Antes de recorrer à Justiça,
diz, a loja tentou contato com a Enel. “Mas eles não deram abertura para um
acordo. Faltou sensibilidade comercial”, afirma.
No ano passado, a Justiça
também foi favorável ao açougue Frigo Lenga Comércio de Alimentos Eireli, com
base em uma ação de abril de 2022. Mais de um ano depois, em novembro de 2023,
a Enel teve de pagar ao comerciante R$ 78.923,74 por danos materiais.
“Cada vez mais os tribunais
estão favoráveis ao reembolso, com proteção às pessoas físicas e jurídicas. Mas
tem de comprovar, por isso a importância de ter toda a documentação necessária
para mostrar o prejuízo”, afirma Talita, do Cerveira Advogados.
Quem está no momento de reunir
a documentação é Robson Motta, proprietário de uma área de 6 mil metros
quadrados, na Vila Liviero, para locação de quadras de futebol e eventos e que
também conta com uma loja de material esportivo e uma lanchonete.

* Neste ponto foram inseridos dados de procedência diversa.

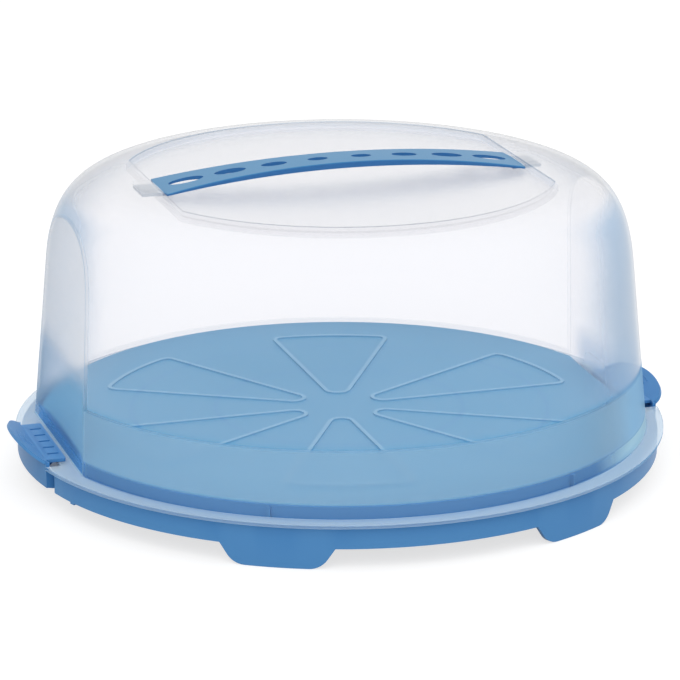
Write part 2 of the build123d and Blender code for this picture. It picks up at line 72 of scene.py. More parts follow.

O espaço ficou fechado de 11 a
14 de outubro por falta de energia, justamente o período de maior faturamento
do empresário. O prejuízo em locação e vendas, diz Motta, foi da ordem de R$ 30
mil e mais R$ 10 mil em produtos que estavam em geladeiras e freezers.
“Nos últimos 20 anos, só faltou
energia umas duas vezes, e voltou rapidamente. Desde 2020, estamos tendo muito
problema com interrupções, que estão se agravando”, diz ele.
O final de ano é um dos
melhores períodos de faturamento de Motta, justamente por conta de eventos e
férias escolares.
Para não correr mais o risco de
ficar sem funcionar, o empresário deverá alugar geradores para o período de
novembro a janeiro, o que deverá obrigá-lo também a mexer em fiações elétricas.
“Vou cobrar tudo isso da Enel,
uns R$ 15 mil de produtos que estragaram, R$ 35 mil que deixei de receber de
locação e mais R$ 18 mil de aluguel de geradores, fora o valor do combustível.”
Talita diz que a demanda de lojistas para saber o que fazer para ter ressarcimento por prejuízos causados pela falta de luz está crescendo, e de todos os setores, não somente de alimentação.